Tenho pena das esquerdas mais à esquerda, órfãs de referências com a derrocada do muro de Berlim, com o desaparecimento da União Soviética, a sucessiva liquidação das ditaduras comunistas. Mais um episódio na “orfanização” de referências: Günter Grass, esteio literário destas esquerdas radicais, abriu o coração e confessou o seu tenebroso passado nazi. Não foi uma militância inócua em organizações conotadas com o regime nazi. O escritor foi membro das Waffen SS, um dos expoentes da maldade no labirinto nazi.
O choque foi generalizado. Grass andou meio século a enganar os seus admiradores. Nunca li nada da obra de Grass. Por palavras de outros, soube que Grass se destacou, entre outras coisas, por desafiar a Alemanha a sentar-se no divã para expiar os fantasmas do vergonhoso passado nazi. Mesmo a preceito das tais esquerdas que sempre se afadigaram em lembrar que o nazismo foi a nódoa mais negra da História da humanidade. Conveniências das militâncias ideológicas. Mesmo que muitos dos destacados liquidatários do passado nazi se esquecessem que o país que era a montra da ideologia que seguiam não andava muito longe do nazismo, no registo da opressão e das mortes arbitrárias. É um dos maiores atractivos das ciências sociais, mas ao mesmo tempo o seu maior risco: como o mesmo acontecimento se expõe a interpretações opostas, ou a discricionárias revisões históricas que apagam da memória episódios inconvenientes.
Já houve quem erguesse o dedo acusatório a Grass. A decepção falou mais alto. Sentem-se traídos por Grass ter escondido essa página pintada no mais negro que pode existir. São os que, de um momento para o outro, não hesitam em renegar toda a obra de Grass. Os mesmos que teciam loas à escrita de Grass são acometidos por uma fúria avassaladora que os faz rasgar os milhares de páginas escritas por Grass.

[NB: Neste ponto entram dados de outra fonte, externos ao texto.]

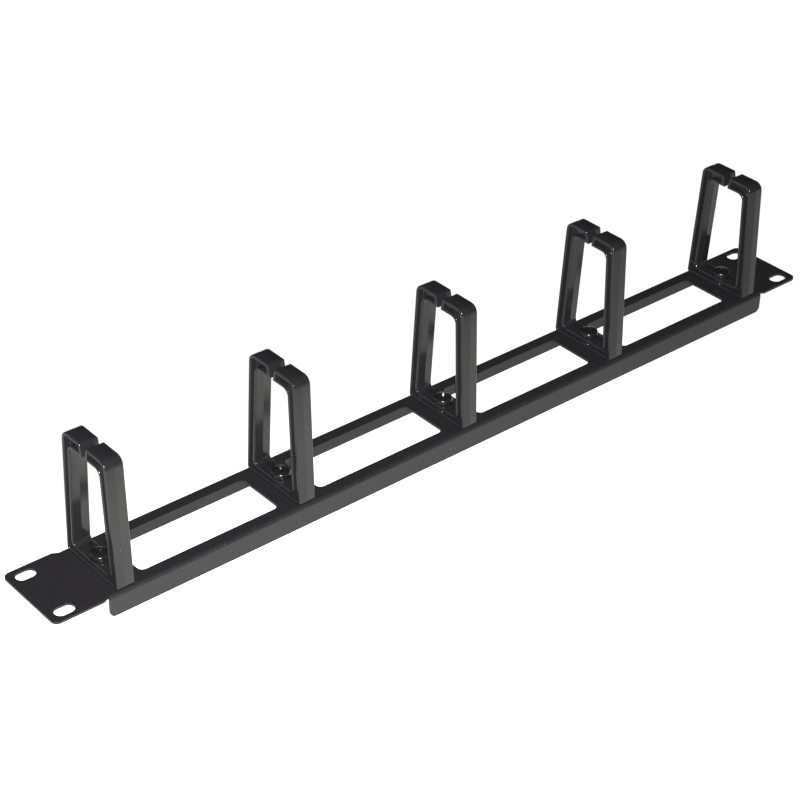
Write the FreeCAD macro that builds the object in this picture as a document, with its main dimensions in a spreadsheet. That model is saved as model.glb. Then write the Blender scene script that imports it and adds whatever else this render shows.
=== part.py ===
"""Horizontal cable manager, one rack unit high, for a 19-inch rack.

A folded steel panel carries five moulded cable rings. Each ring is held by one pan-head screw
that goes down through its foot and the panel into a washer and a nut.

Frame: X runs along the panel, Y across it, Z is up with the rings. The origin is the centre of
the rack-hole pattern on the underside of the sheet, which is the face that meets the rack rails.
Every size is in millimetres and lives in the Sizes sheet.
"""
import FreeCAD, Part
import math
import os
import Sketcher

# Sizes that are set by hand. Each one is written once and drives what depends on it.
DRIVING_SIZES = {
    # folded panel
    "panel_length": 482.6,
    "ear_width": 43.7,
    "ear_length": 28.5,
    "body_width": 43.0,
    "sheet_gauge": 1.2,
    "bend_radius": 0.8,
    "flange_depth": 11.4,
    "flange_corner_radius": 3.0,
    "ear_corner_radius": 3.5,
    "relief_length": 2.6,
    "relief_depth": 1.5,
    "relief_radius": 1.0,
    "slot_end_distance": 8.75,
    "rack_pitch_y": 31.75,
    "slot_length": 10.0,
    "slot_width": 6.6,
    "rail_width": 7.4,
    "cross_bar_width": 24.0,
    "window_corner_radius": 3.0,
    # cable rings
    "ring_count": 5,
    "ring_end_distance": 9.6,
    "foot_width": 41.0,
    "crown_width": 34.2,
    "ring_height": 67.0,
    "ring_depth": 9.5,
    "leg_wall": 5.9,
    "foot_wall": 5.2,
    "crown_wall": 6.8,
    "rim_wall": 1.7,
    "web_wall": 2.5,
    "crown_corner_radius": 4.5,
    "foot_corner_radius": 2.0,
    "opening_crown_radius": 3.2,
    "opening_foot_radius": 2.2,
    "notch_mouth": 4.6,
    "notch_throat": 1.8,
    "notch_mouth_radius": 0.8,
    "boss_diameter": 9.0,
    # fixings
    "thread_diameter": 5.0,
    "ring_hole_clearance": 0.3,
    "panel_hole_clearance": 0.5,
    "washer_clearance": 0.3,
    "thread_clearance": 0.04,
    "screw_length": 12.0,
    "head_diameter": 9.5,
    "head_height": 3.7,
    "recess_span": 4.6,
    "recess_slot_width": 1.3,
    "recess_depth": 2.1,
    "washer_diameter": 10.0,
    "washer_thickness": 1.0,
    "nut_across_flats": 8.0,
    "nut_height": 4.0,
}

# Sizes worked out from the ones above, as formulas of the sheet.
DERIVED_SIZES = {
    "panel_half_length": "panel_length / 2",
    "ear_half_width": "ear_width / 2",
    "body_length": "panel_length - 2 * ear_length",
    "body_half_length": "body_length / 2",
    "body_half_width": "body_width / 2",
    "flange_edge": "sheet_gauge - flange_depth",
    "bend_outer_radius": "bend_radius + sheet_gauge",
    "flange_inner_half": "body_half_width - sheet_gauge",
    "flat_half_width": "body_half_width - bend_outer_radius",
    "ear_root": "body_half_length + relief_length",
    "relief_floor": "ear_half_width - relief_depth",
    "rack_pitch_x": "panel_length - 2 * slot_end_distance",
    "slot_x": "rack_pitch_x / 2",
    "slot_y": "rack_pitch_y / 2",
    "slot_half_straight": "(slot_length - slot_width) / 2",
    "window_half_width": "body_half_width - rail_width",
    "ring_run": "body_length - 2 * ring_end_distance",
    "ring_pitch": "ring_run / (ring_count - 1)",
    "first_ring_x": "-1 * ring_run / 2",
    "window_near_x": "first_ring_x + cross_bar_width / 2",
    "window_far_x": "first_ring_x + ring_pitch - cross_bar_width / 2",
    "window_run": "ring_pitch * (ring_count - 2)",
    "foot_half": "foot_width / 2",
    "crown_half": "crown_width / 2",
    "half_depth": "ring_depth / 2",
    "leg_slope": "(foot_half - crown_half) / ring_height",
    "opening_top": "ring_height - crown_wall",
    "opening_foot_half": "foot_half - leg_slope * foot_wall - leg_wall",
    "opening_crown_half": "foot_half - leg_slope * opening_top - leg_wall",
    "groove_depth": "(ring_depth - web_wall) / 2",
    "groove_low": "rim_wall",
    "groove_high": "ring_height - rim_wall",
    "groove_foot_half": "foot_half - leg_slope * groove_low - rim_wall",
    "groove_crown_half": "foot_half - leg_slope * groove_high - rim_wall",
    "groove_crown_radius": "crown_corner_radius - rim_wall",
    "island_low": "foot_wall - rim_wall",
    "island_high": "opening_top + rim_wall",
    "island_foot_half": "foot_half - leg_slope * island_low - leg_wall + rim_wall",
    "island_crown_half": "foot_half - leg_slope * island_high - leg_wall + rim_wall",
    "island_crown_radius": "opening_crown_radius + rim_wall",
    "notch_throat_half": "notch_throat / 2",
    "notch_mouth_half": "notch_mouth / 2",
    "cheek_throat_half": "notch_throat_half + rim_wall",
    "cheek_mouth_half": "notch_mouth_half + rim_wall",
    "boss_radius": "boss_diameter / 2",
    "thread_radius": "thread_diameter / 2",
    "ring_hole_radius": "(thread_diameter + ring_hole_clearance) / 2",
    "panel_hole_radius": "(thread_diameter + panel_hole_clearance) / 2",
    "washer_hole_radius": "(thread_diameter + washer_clearance) / 2",
    "nut_hole_radius": "(thread_diameter + thread_clearance) / 2",
    "head_radius": "head_diameter / 2",
    "recess_half_span": "recess_span / 2",
    "recess_half_width": "recess_slot_width / 2",
    "screw_seat": "sheet_gauge + foot_wall",
    "washer_radius": "washer_diameter / 2",
    "washer_floor": "-1 * washer_thickness",
    "nut_floor": "washer_floor - nut_height",
    "nut_half_flats": "nut_across_flats / 2",
    "nut_corner": "nut_half_flats / cos(30)",
    "nut_half_corner": "nut_corner / 2",
}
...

Só lhes falta pedir que o prémio Nobel da literatura que recebeu em 1999 lhe seja retirado. A revelação torná-lo-ia indigno da comenda. Como se o que Grass escreveu, decerto com qualidade literária bem acima da média, fosse apagado das estantes porque o escritor vagueou nas fileiras das hediondas Waffen SS.
É o vício incorrigível de refazer o passado. Há dois aspectos que estão em planos diferentes. Um é Grass escritor. A qualidade da sua obra. Os méritos literários. O outro plano é o Grass “político” – político no sentido da posição que todos assumimos perante os fenómenos que nos rodeiam, o alicerce das filiações ideológicas. Os dois planos não se devem misturar. Há quem tenha capacidade para os separar: são os que reconhecem a qualidade da escrita de alguém que assume posições políticas extremistas, fora do teor politicamente correcto para os dias que correm. Que não haja ilusões: na maior parte dos casos, esta condescendência existe porque o escritor se revelou antes do “político”. Duvido que alguém que venha a público assumir posições políticas controversas – para os padrões medianos – e depois enverede pela carreira literária chegue ao estrelato literário. A sua escrita há-de estar manchada pelo preconceito prévio de quem ajuizou as suas posições políticas.
Este episódio mostra a coragem de alguém para expor segredos escondidos décadas a fio. Segredos que, sabe-se agora, teriam o condão de voltar meio mundo contra quem os revelou. Note-se que não estou a fazer as vezes de advogado de defesa de Günter Grass. Porque não é recomendável o seu passado nazi. É cómodo ajuizarmos o passado dos outros, como se os telhados de vidro apenas adejassem as vidas deles, nunca as nossas. Imagino o tormento que Grass viveu todos estes anos, o cárcere privado em que a sua mente mergulhou. Alguns dirão, contra Grass, que escondeu o passado nazi por vergonha. Também se pode argumentar que Grass se arvorou na consciência crítica da Alemanha pós-nazi como íntima expiação dos seus fantasmas. Ainda se dirá que Grass antecipa a hora da morte, não querendo levar consigo esta mácula do seu passado. Como figura pública, quis partilhar com o público um pecadilho que o atormenta. Mesmo sabendo que um exército de admiradores estaria na linha da frente para denunciar a vergonha que se abateu sobre o escritor.
Deve ser doloroso remexer no passado sem orgulho, expor publicamente essas páginas enlameadas. O comportamento habitual deve ser reservar os segredos que envergonham. Grass teve a coragem de se auto-denunciar. Ou apenas foi um golpe de mestre para promover a sua auto-biografia (“Descascando a Cebola”), uma simples mas engenhosa estratégia publicitária. Entretanto, Grass está nas mãos dos tribunais populares que o julgam impiedosamente. É da natureza humana, esta tendência para despromover heróis à condição de vermes. Grass agradece: o livro esgotou assim que tocou os escaparates.